## begin Data segment

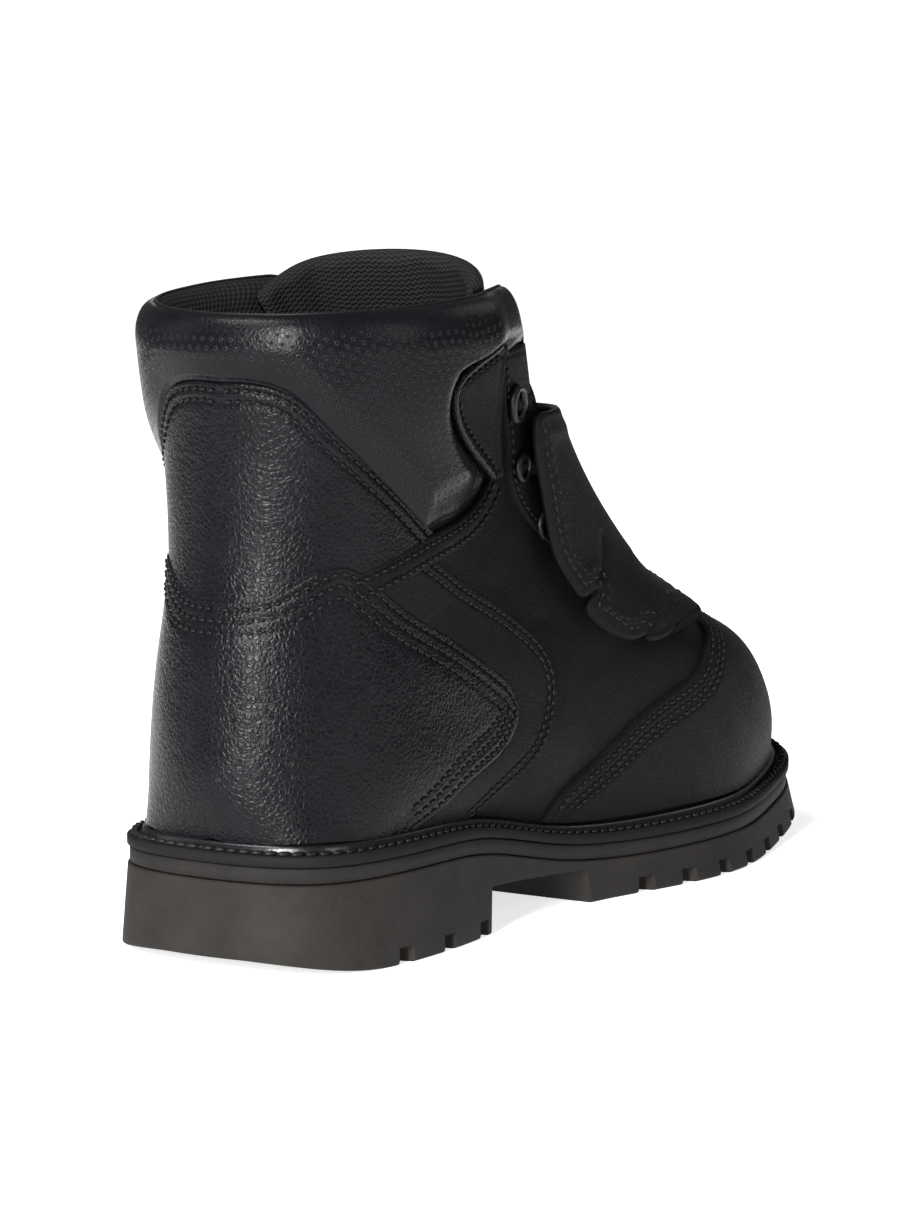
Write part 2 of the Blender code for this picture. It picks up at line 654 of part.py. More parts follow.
def make_overlays(finishes, parts):
    """Toe cap, counter, saddles, eyestays and facings, just off the upper's face."""
    low, high = REST, REST + OVERLAY
    wide = (("toe_cap", CAP, FRONT, "nubuck"), ("counter", COUNTER, 0, "leather"))
    for name, table, middle, finish in wide:
        rows = sorted((abs(around - middle), under, over) for around, under, over in table)
        reach, under, over = np.array(rows).T
        places = [place for place in UPPER_PLACES if abs(place - middle) < reach[-1] - 0.03]
        ends = [middle + side * end for end in (reach[-1], reach[-2]) for side in (-1, 1)]
        places = np.array(sorted({*places, *ends}))
        away = np.abs(places - middle)
        bottom = np.maximum(np.interp(away, reach, under), seat(places))
        top = np.maximum(spline(reach, over)(away)[:, 0], bottom + 0.05)
        level = np.clip(np.array(UPPER_ROWS)[None, :], bottom[:, None], top[:, None])
        around = across(places, places, len(UPPER_ROWS))
        panel(name, around, level, low, high, finishes[finish], parts)
    saddle = ruled(SADDLE, 2)
    eyestay = ruled(EYESTAY, 2)
    facing = ruled(FACING, 2)
    edge_place = throat_edge(eyestay[:, 0]) - 0.02
    sheets = {
        "saddle": (across(saddle[:, 2], saddle[:, 0], 4), across(saddle[:, 3], saddle[:, 1], 4), "nubuck"),
        "eyestay": (across(edge_place - eyestay[:, 1], edge_place, 4),
                    across(eyestay[:, 0], eyestay[:, 0], 4), "nubuck"),
        "facing": (across(facing[:, 0], facing[:, 1], 4), across(facing[:, 2], facing[:, 2], 4), "nubuck"),
    }
    for name, (around, level, finish) in sheets.items():
        panel(name + "_outer", around, level, low, high, finishes[finish], parts)
        panel(name + "_inner", flip(around), level, low, high, finishes[finish], parts)


def make_collar(finishes, parts):
    """Padded cuff that wraps over the upper's rim, leather outside and lining inside."""
    edge_rows = np.array([(-a, k) for a, k in COLLAR_EDGE[:0:-1]] + list(COLLAR_EDGE))
    share = np.linspace(-1, 1, 2 * UPPER_COLUMNS + 1)
    place = share * throat_edge(float(RIM))
    low = np.interp(place, edge_rows[:, 0], edge_rows[:, 1])
    wall = WALL + REST
    top = REST + OVERLAY + COLLAR_PAD * RIM_PAD
    inner = wall + COLLAR_LINING
    middle, half = (top - inner) / 2, (top + inner) / 2
    end = smooth((1 - np.abs(share)) / COLLAR_END)
    roll = COLLAR_ROLL / LEVEL_SIZE
    step = COLLAR_INSIDE + LINING_STEP
    foot = COLLAR_INSIDE + LINING_FOOT
    lining = [(RIM, -inner), (step, -inner), (foot, -inner + LINING_TAPER),
              (COLLAR_INSIDE, -wall - LINING_TAPER), (step, -wall),
              (RIM + RIM_GAP, -wall), (RIM + RIM_GAP, REST)]
    sections = []
    for s, start, fade in zip(share, low, end):
        points = []
        for f in CUFF_ROWS:
            level = between(start, RIM, f)
            fall = (1 - RIM_PAD) * smooth((f - ROLL_FALL) / (1 - ROLL_FALL))
            rise = smooth((level - start) / PAD_RUN) - fall
            points.append((level, REST + OVERLAY + COLLAR_PAD * max(rise, 0.0) * between(END_LIFT, 1, fade)))
        for turn in np.radians(ROLL_TURNS):
            squeeze = between(END_ROLL, 1, fade)
            points.append((RIM + roll * math.sin(turn) * squeeze, (middle + half * math.cos(turn)) * squeeze))
        points += lining
        points += [(between(start, RIM, f), REST) for f in CUFF_ROWS[-2::-1]]
        levels, lifts = np.array(points).T
        sections.append(skin(s * throat_edge(levels), levels, lifts))
    sweep("collar", np.array(sections), finishes["leather"], parts)


def make_tongue(finishes, parts):
    """Padded tongue inside the throat, wide at the top where it lines the collar."""
    levels = np.array(TONGUE_ROWS)
    widths = np.interp(levels, [row[0] for row in TONGUE_WIDTH], [row[1] for row in TONGUE_WIDTH])
    share = np.linspace(-1, 1, 2 * TONGUE_COLUMNS + 1)
    around = FRONT + share[None, :] * widths[:, None]
    crown = (levels[:, None] - TONGUE_FOOT) / (levels[-1] - TONGUE_FOOT)
    level = levels[:, None] - TONGUE_CORNER * crown ** 4 * np.abs(share[None, :]) ** 3
    before, rise, grow = TONGUE_RUN
    padding = COLLAR_LINING + LINING_EXTRA
    depth = WALL + REST + padding * smooth((level - COLLAR_INSIDE + before) / rise)
    thick = TONGUE_THICK * between(0.5, 1.0, smooth((level - TONGUE_FOOT) / grow))
    panel("tongue", around, level, -depth - thick, -depth, finishes["lining"], parts)


def make_guard(finishes, parts):
    """Stiff scalloped flap over the instep, free at its lower end."""
    rows = spline(np.arange(len(GUARD)), GUARD)(np.linspace(0, len(GUARD) - 1, GUARD_ROWS))
    share = np.linspace(0, 1, GUARD_COLUMNS_HALF + 1)
    reach = np.linspace(0, 1, GUARD_ROWS)
    around = across(rows[:, 0], np.full(GUARD_ROWS, float(FRONT)), GUARD_COLUMNS_HALF + 1)
    level = across(rows[:, 1], rows[:, 2], GUARD_COLUMNS_HALF + 1)
    lobe = GUARD_LOBE * np.sin(np.pi * GUARD_LOBES * share) ** 2
    level = level - lobe[None, :] * smooth((reach - LOBE_START) / (1 - LOBE_START))[:, None]
    kick = GUARD_KICK * smooth((reach - KICK_START) / (1 - KICK_START))
    lift = np.broadcast_to(GUARD_LIFT + kick[:, None], around.shape)
    around = np.concatenate((around, flip(around[:, -2::-1])), axis=1)
    level = np.concatenate((level, level[:, -2::-1]), axis=1)
    lift = np.concatenate((lift, lift[:, -2::-1]), axis=1)
    panel("met_guard", around, level, lift, lift + GUARD_THICK, finishes["nubuck"], parts)


def wire_ring(name, around, level, lift, half_width, half_height, corners, wire, finish, collection):
    """Ring of wire flat on the upper, round or with few corners."""
    centre = skin(around, level, lift)
    normal = skin(around, level, lift + 0.001) - centre
    normal /= np.linalg.norm(normal)
    up = last(around, level + 0.05) - last(around, level - 0.05)
    up -= normal * np.dot(up, normal)
    up /= np.linalg.norm(up)
    side = np.cross(up, normal)
    sections = []
    for i in range(corners):
        turn = 2 * math.pi * i / corners + math.pi / 2
        out = side * math.cos(turn) + up * math.sin(turn)
        point = centre + side * half_width * math.cos(turn) + up * half_height * math.sin(turn)
        section = []
        for roll in np.linspace(0, 2 * np.pi, WIRE_CORNERS + 1)[:-1]:
            section.append(point + wire * (out * math.cos(roll) + normal * math.sin(roll)))
        sections.append(section)
    sweep(name, np.array(sections), finish, collection, closed=True)


def make_hardware(finishes, parts):
    """Two pairs of eyelets and one pair of speed hooks, on the eyestays."""
    lift = REST + OVERLAY + CLEARANCE
    for side, turn in (("outer", lambda a: a), ("inner", flip)):
        for name, around, level in EYELETS:
            wire_ring(f"eyelet_{name}_{side}", turn(around), level, lift + EYELET_WIRE, EYELET_RADIUS,
                      EYELET_RADIUS, EYELET_CORNERS, EYELET_WIRE, finishes["metal"], parts)
        around, level = HOOK_PLACE
        wire_ring(f"hook_{side}", turn(around), level, lift + HOOK_WIRE, HOOK_WIDTH / 2,
                  HOOK_HEIGHT / 2, HOOK_CORNERS, HOOK_WIRE, finishes["metal"], parts)


def make_lace(finishes, parts, cutters):
    """The lace's crossings over the throat, joined in one piece."""
    lift = REST + OVERLAY + LACE_REST + LACE_RADIUS
    near, far = LACE_SIDE, flip(LACE_SIDE)
    low, high, top = EYELETS[0][2], EYELETS[1][2], HOOK_PLACE[1]
    runs = [(near, low, far, low), (near, low, far, high), (far, low, near, high),
            (near, high, far, top), (far, high, near, top), (near, top + LACE_TOP, far, top + LACE_TOP)]
    bars = []
    for number, (a0, k0, a1, k1) in enumerate(runs):
        share = np.linspace(0, 1, LACE_POINTS)
        path = skin(between(a0, a1, share), between(k0, k1, share), lift)
        out = skin(between(a0, a1, share), between(k0, k1, share), lift + 0.001) - path
        out /= np.linalg.norm(out, axis=1, keepdims=True)
        run = np.gradient(path, axis=0)
        run /= np.linalg.norm(run, axis=1, keepdims=True)
        side = np.cross(run, out)
        turns = np.linspace(0, 2 * np.pi, LACE_CORNERS + 1)[:-1, None] + LACE_TWIST * number
        round_out = np.cos(turns) * out[:, None] + np.sin(turns) * side[:, None]
        sections = path[:, None] + LACE_RADIUS * round_out
        home = parts if number == 0 else cutters
        bars.append(sweep("lace" if number == 0 else f"lace_bar_{number}", sections, finishes["lace"], home))
    for bar in bars[1:]:
        join = bars[0].modifiers.new("join", "BOOLEAN")
        join.operation = "UNION"
        join.solver = "EXACT"
        join.object = bar
        bar.hide_render = True
        bar.display_type = "WIRE"


def centre_on_floor(parts, cutters):
    """Move everything so that the origin lies under the middle of the boot's box."""
    graph = bpy.context.evaluated_depsgraph_get()
    corners = []
    for shape in parts.objects:
        mesh = shape.evaluated_get(graph).to_mesh()
        corners += [(v.co.x, v.co.y) for v in mesh.vertices]
    corners = np.array(corners)
    middle = (corners.min(axis=0) + corners.max(axis=0)) / 2
    move = Matrix.Translation((-float(middle[0]), -float(middle[1]), 0.0))
    for shape in (*parts.objects, *cutters.objects):
        shape.data.transform(move)


def build():
    remove_scene_objects()
    parts = bpy.data.collections.new("metatarsal_guard_boot")
    cutters = bpy.data.collections.new("cutters")
    for collection in (parts, cutters):
        bpy.context.scene.collection.children.link(collection)
    finishes = {
        "leather": material("smooth leather", (0.012, 0.012, 0.014), 0.42),
        "nubuck": material("matte leather", (0.014, 0.013, 0.013), 0.72),
        "lining": material("knit lining", (0.010, 0.010, 0.011), 0.90),
        "sole": material("outsole rubber", (0.045, 0.042, 0.040), 0.70),
        "midsole": material("midsole rubber", (0.026, 0.026, 0.028), 0.60),
        "welt": material("welt leather", (0.015, 0.015, 0.017), 0.35),
        "metal": material("black metal", (0.020, 0.020, 0.022), 0.35, 0.9),
        "lace": material("lace", (0.010, 0.010, 0.010), 0.90),
    }
    make_sole(finishes, parts, cutters)
    make_upper(finishes, parts)
    make_overlays(finishes, parts)
    make_collar(finishes, parts)
    make_tongue(finishes, parts)
    make_guard(finishes, parts)
    make_hardware(finishes, parts)
    make_lace(finishes, parts, cutters)
    centre_on_floor(parts, cutters)


build()
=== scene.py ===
import math
import bpy
import numpy as np
from mathutils import Matrix, Vector


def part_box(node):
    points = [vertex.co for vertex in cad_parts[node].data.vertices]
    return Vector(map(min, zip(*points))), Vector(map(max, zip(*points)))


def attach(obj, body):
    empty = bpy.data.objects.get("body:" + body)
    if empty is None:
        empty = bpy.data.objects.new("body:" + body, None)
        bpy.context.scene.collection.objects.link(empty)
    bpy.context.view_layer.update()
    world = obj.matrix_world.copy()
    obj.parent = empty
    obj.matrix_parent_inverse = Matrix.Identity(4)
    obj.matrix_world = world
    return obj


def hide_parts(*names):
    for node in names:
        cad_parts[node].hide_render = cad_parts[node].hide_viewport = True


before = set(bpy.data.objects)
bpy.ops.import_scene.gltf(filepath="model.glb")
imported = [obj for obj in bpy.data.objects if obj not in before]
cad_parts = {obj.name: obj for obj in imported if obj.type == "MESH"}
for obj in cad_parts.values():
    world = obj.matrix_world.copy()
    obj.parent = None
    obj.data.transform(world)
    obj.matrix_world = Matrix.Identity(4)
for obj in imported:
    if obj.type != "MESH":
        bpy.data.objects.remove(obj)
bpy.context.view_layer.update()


# Last: the boot's outer form, the CAD's with a slightly slimmer heel, toe and instep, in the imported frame.
# A chart place is around (0 back, 5 front, outer side first), level (0 welt, 10 rim) and lift.
LENGTH, BOOT_HEIGHT, SWING = 0.312, 0.190, 0.008
WIDTHS = {"heel": 0.087, "waist": 0.082, "ball": 0.110, "toe": 0.076}
HEEL_HEIGHT, BALL_HEIGHT, TOE_SPRING, SPRING_START = 0.0345, 0.0200, 0.0085, 0.69
WELT_WIDTH, FEATHER_GAP = 0.0070, 0.0005
CHART_STEP, GROOVE_DEEP, GROOVE_WIDE = 0.01, 0.00045, 0.0008
OUTLINE = (
    (0.000, 0.00, 0.00, "heel", 0.00), (0.030, 0.38, 0.38, "heel", 0.00),
    (0.120, 0.50, 0.50, "heel", 0.00), (0.270, 0.50, 0.49, "heel", 0.00),
    (0.425, 0.54, 0.45, "waist", 0.00), (0.600, 0.50, 0.43, "ball", 0.00),
    (0.700, 0.520, 0.475, "ball", 0.10), (0.825, 0.675, 0.675, "toe", 0.40),
    (0.945, 0.505, 0.490, "toe", 0.80), (1.000, 0.00, 0.00, "toe", 1.00))
SOLE_TOP = ((0.00, 1.00), (0.15, 1.00), (0.27, 0.86), (0.42, 0.22), (0.61, 0.00), (1.00, 0.00))
STATIONS = (0.00, 0.14, 0.45, 0.70, 0.89)
LEVELS = (
    (0.010, 0.270, 0.972, 0.200, 0.95, 0.475, 0.475, 0.455, 0.550),
    (0.013, 0.360, 0.953, 0.285, 0.90, 0.466, 0.474, 0.450, 0.522),
    (0.018, 0.440, 0.906, 0.350, 0.80, 0.448, 0.455, 0.420, 0.478),
    (0.024, 0.510, 0.834, 0.395, 0.60, 0.422, 0.435, 0.375, 0.398),
    (0.031, 0.575, 0.734, 0.452, 0.40, 0.402, 0.430, 0.335, 0.318),
    (0.035, 0.645, 0.646, 0.542, 0.20, 0.393, 0.433, 0.318, 0.312),
    (0.036, 0.715, 0.567, 0.652, 0.10, 0.386, 0.443, 0.322, 0.322),
    (0.035, 0.795, 0.501, 0.769, 0.00, 0.388, 0.472, 0.335, 0.342),
    (0.030, 0.880, 0.454, 0.880, 0.00, 0.398, 0.532, 0.370, 0.373),
    (0.026, 0.960, 0.422, 0.985, 0.00, 0.405, 0.565, 0.395, 0.395))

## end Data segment

Directions for this task:
Extract from the listing above the lines between the line containing "obj.matrix_world = world" and the line containing "in imported if", keeping both of those lines. Output nothing else.

Complete output:
    obj.matrix_world = world
    return obj


def hide_parts(*names):
    for node in names:
        cad_parts[node].hide_render = cad_parts[node].hide_viewport = True


before = set(bpy.data.objects)
bpy.ops.import_scene.gltf(filepath="model.glb")
imported = [obj for obj in bpy.data.objects if obj not in before]
cad_parts = {obj.name: obj for obj in imported if obj.type == "MESH"}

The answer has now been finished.